1 de agosto de 2007

EL MALDITO FUEGO


La magnitud de las cosas es siempre relativa. La distancia puede que sea hermana del olvido y prima de la indiferencia, pero la cercanía es hija del realismo. Hace unas horas me asomaba al balcón de la habitación del hotel (sur de Las Palmas) y veía una cortina de humo con tesón conquistar el cielo, y me sentía sinceramente abrumado. No quiero decir que el incendio que todavía asola la isla (y a su hermana tinerfeña) en la Península me hubiera dejado indiferente. No, seguro que no, pero lo hubiera visto todo con la neblina de la distancia, que hace del dolor algo más pasajero, como una quemadura superficial que al final no deja cicatriz. En cambio allí, junto a mis amigos canarios, comprendimos al instante el desastre que nos rodeaba. El aire era abrasante, un calor inimaginable y un viento descorazonador. Era como si la isla rugiera su dolor y cada golpe de viento caliente fuera un gemido.

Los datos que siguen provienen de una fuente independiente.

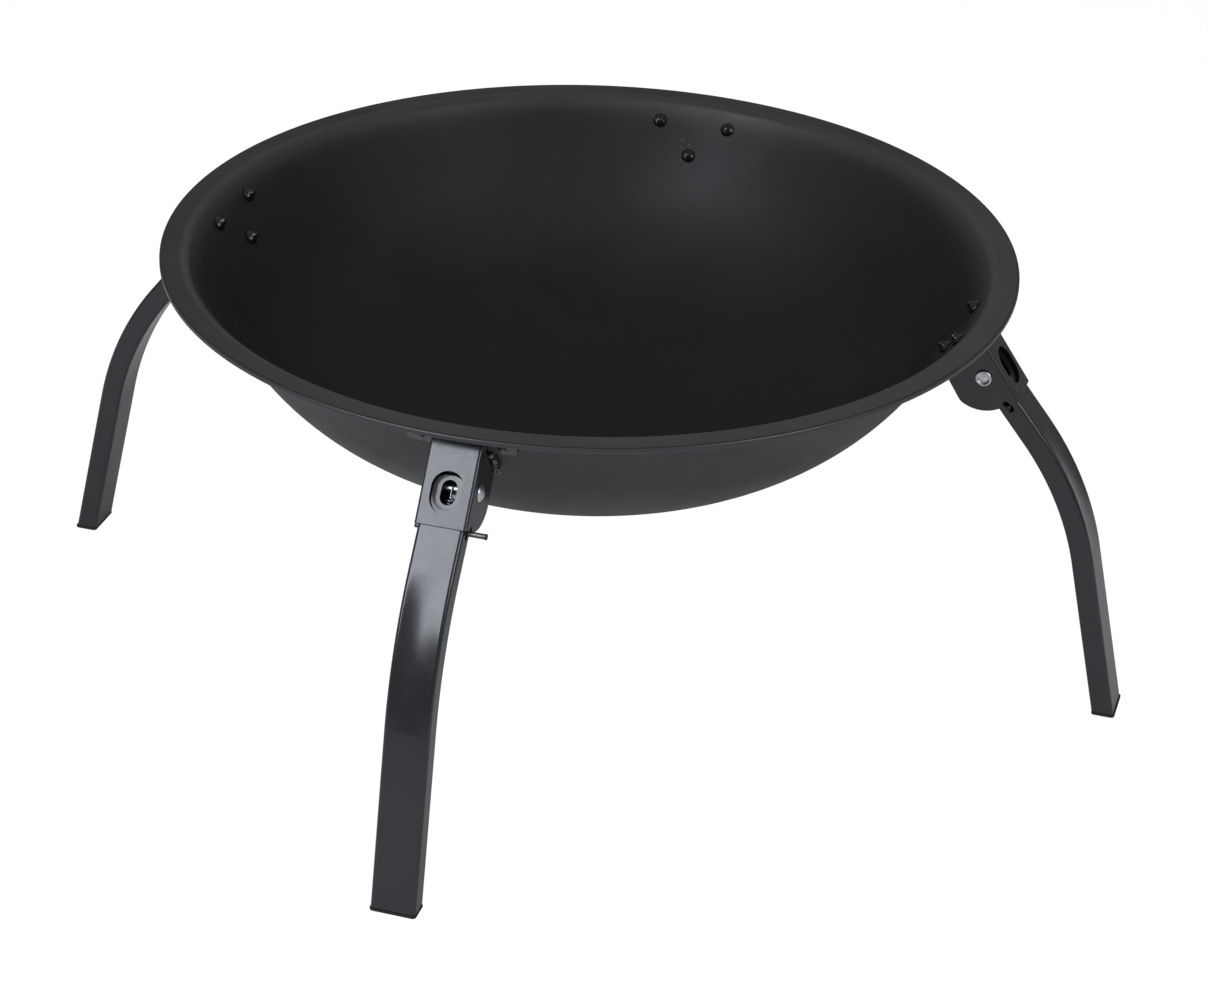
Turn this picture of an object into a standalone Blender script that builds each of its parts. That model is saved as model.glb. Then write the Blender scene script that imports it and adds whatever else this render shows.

Era imposible evadirse de lo que ocurría, alla donde miraras había ojos tristes, gestos de incredulidad, historias de pérdida, de miedo, de angustia. Las llamas estaban a kilómetros de nosotros, pero hasta el más indiferente de los extranjeros tiraba la mirada al horizonte, quien sabe si lanzando preguntas. Preguntas sin respuesta, claro, porque más descorazonadora que el monte, el pulmón canario ardiendo, era la razón primogenia de tal desastre. No puede ser Canario, se decía uno, esa historia no es verdad, no puede ser cierto, ha sido otra cosa, se decían otros. Y la verdad, fuera la que fuera, estaba ahí, en forma de helicóptero esforzado, de avión generoso, de mangueras y esfuerzos silenciosos, de sirenas, de calor, mucho calor. Y tristeza, la tristeza era como la ceniza que tímida iba cayendo en el agua de la playa. Estaba ahí, solo si te fijabas mucho estaba ahí. Y cuando la tocabas, cuando la cogías con la mano te manchaba y esa mancha no se iba, nunca. Esa era la tristeza, la piel quemada de la isla que a la mañana siguiente había dibujado una mueca oscura en la arena de la playa. Esa era la tristeza de la isla, la tristeza de nuestros amigos y también la nuestra.